GIORNATE MONASTICHE
Un tempo per fermarsi
e un tempo per cercare...
Giornate monastiche per fare esperienza degli elementi portanti della nostra vita: lavoro, preghiera, fraternità, ospitalità.
Giornate di laboratori, confronto, silenzio e riflessione in compagnia di alcune sorelle della comunità: un tempo per fermarsi e cercare se esiste una libertà diversa da quella che abbiamo sempre pensato, se è possibile un modo di vivere altrimenti, se è vero che si può essere felici, se l’inquietudine congenita che ci portiamo dentro si scioglierà prima o poi, se esiste una strada per entrare dentro di sé e nuotarci come il pesce nell’acqua.
E, perché no, per cavarsi la voglia di sapere se Dio esiste e sta tentando di dirci qualcosa...
“Perché sei qui”?
Erano gli stessi monaci a chiederselo, magari dopo 10, 20, 30 anni passati nei deserti di Egitto, Siria, Palestina… già a partire dal IV secolo, da quando cioè il monachesimo cristiano ha fatto la sua comparsa in quei luoghi. Guardando a quegli “antichi padri” fondatori delle prime comunità monastiche, anche la nostra Teresa d’Avila, Madre delle Carmelitane Scalze, ha attinto alle loro fonti per essere a sua volta “di fondamento” a quelli che sarebbero venuti dopo, cioè noi. Che dovremmo fare altrettanto.
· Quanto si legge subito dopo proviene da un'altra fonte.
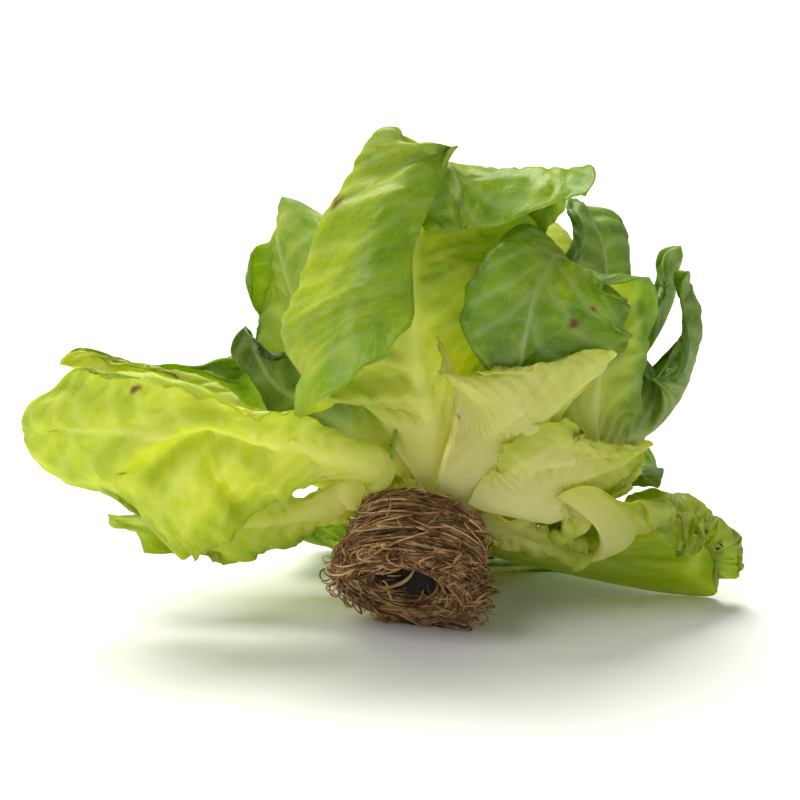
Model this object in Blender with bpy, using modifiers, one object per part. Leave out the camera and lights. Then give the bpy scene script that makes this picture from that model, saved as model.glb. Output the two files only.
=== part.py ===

E noi, perché siamo venute in monastero? È una domanda che ci sentiamo rivolgere dai gruppi che vengono ad incontrarci: scout e no, bambini e genitori, catechisti e educatori, coppie di fidanzati, sposi, separati e ri-sposati. Ma non solo. Che senso ha la vostra vita? Cosa fate tutto il giorno? Non vi stancate di pregare sempre? Vi piace il vostro lavoro? Vi capita di litigare? Leggete i giornali, guardate la tv, come fate se vi si rompe qualcosa? Perché voi state lì dietro e noi qua fuori? Cosa vuol dire che siete Scalze? È vero che non avete da mangiare? Non vi viene voglia di fare qualcosa per gli altri? Avete dei dubbi? E se una ci ripensa? Bisogna studiare per diventare monaca? Se siete di clausura, perché vi si vede? Ma si può anche venire a messa da voi?
Quelli poi che ci incontrano accidentalmente, tipo mentre stiamo parcheggiando o in qualche sala di attesa, ci chiedono incuriositi se il monastero è ancora “attivo”, se ci abitano solo le suore “pensionate” messe a “riposo” dopo un’intensa vita di apostolato e di missione, se noi suore del Cottolengo (?!) facciamo ancora le punture agli ammalati… Da qualche affermazione più “radical chic” risulterebbe che le cosiddette “suore chiuse” sarebbero già state “eliminate” parecchi anni or sono…
Noi invece, per adesso, ci siamo ancora, a farci sempre la stessa domanda che ha alimentato la vocazione di generazioni e generazioni di monaci: perché sei qui? La vita monastica, che è per antonomasia uscita, ricerca, tensione e movimento verso un unico scopo, polarizzazione e attrazione di spirito, anima e corpo verso un unico amore, non si può raccontare, la si può solo trasmettere da vita a vita, vivere e far vivere.